Cast: Roy Abramsohn, Elena Schuber, Katelynn Rodriguez, Annet Mahendru, Danielle Safady, Alison Lees-Taylor.

I Used To Be Darker
Director: Matthew Porterfield
A runaway seeks refuge with her aunt and uncle in Baltimore, only to find their marriage ending and her cousin in crisis. In the days that follow, the family struggles to let go while searching for things to sustain them.
Cast: Deragh Campbell, Hannah Gross, Kim Taylor, Ned Oldham, Geoff Grace, Nick Petr.

It Felt Like Love
Director: Eliza Hittman
On the outskirts of Brooklyn, a 14-year-old girl’s sexual quest takes a dangerous turn when she pursues an older guy and tests the boundaries between obsession and love.
Cast: Gina Piersanti, Giovanna Salimeni, Ronen Rubinstein, Jesse Cordasco, Nick Rosen, Case Prime.

Milkshake
Director: David Andalman
In mid-1990’s America, we follow the tragic sex life of Jolie Jolson, a wannabe thug (and great-great-grandson of legendary vaudevillian Al Jolson) in suburban DC as he strives to become something he can never be – black.
Cast: Tyler Ross, Shareeka Epps, Georgia Ford, Eshan Bay, Leo Fitzpatrick, Danny Burstein.

Newlyweeds
Director: Shaka King
A Brooklyn repo man and his globetrotting girlfriend forge an unlikely romance. But what should be a match made in stoner heaven turns into a love triangle gone awry in this dark coming-of-age comedy about dependency.
Cast: Amari Cheatom, Trae Harris, Tone Tank, Colman Domingo, Isiah Whitlock Jr., Adrian Martinez.

Pit Stop
Director: Yen Tan
Two working-class gay men in a small Texas town and a love that isn’t quite out of reach.
Cast: Bill Heck, Marcus DeAnda, Amy Seimetz, John Merriman, Alfredo Maduro, Corby Sullivan.

A Teacher
Director: Hannah Fidell
A popular young teacher in a wealthy suburban Texas high school has an affair with one of her students.
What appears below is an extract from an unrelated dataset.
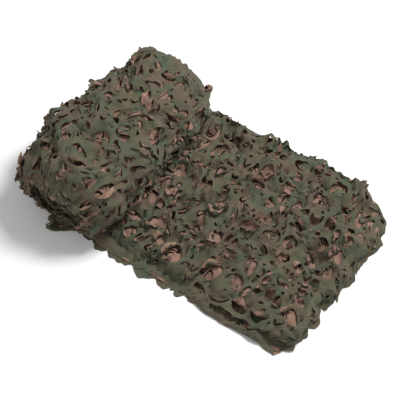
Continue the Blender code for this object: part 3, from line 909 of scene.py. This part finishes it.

Her life begins to unravel as the relationship comes to an end.
Cast: Lindsay Burdge, Will Brittain, Jennifer Prediger, Jonny Mars, Julie Phillips, Chris Dubeck.

This is Martin Bonner
Director: Chad Hartigan
Martin Bonner has just moved to Reno for a new job in prison rehabilitation. Starting over at age 58, he struggles to adapt until an unlikely friendship with an ex-con blossoms, helping him confront the problems he left behind.
Cast: Paul Eenhoorn, Richmond Arquette, Sam Buchanan, Robert Longstreet, Demetrius Grosse.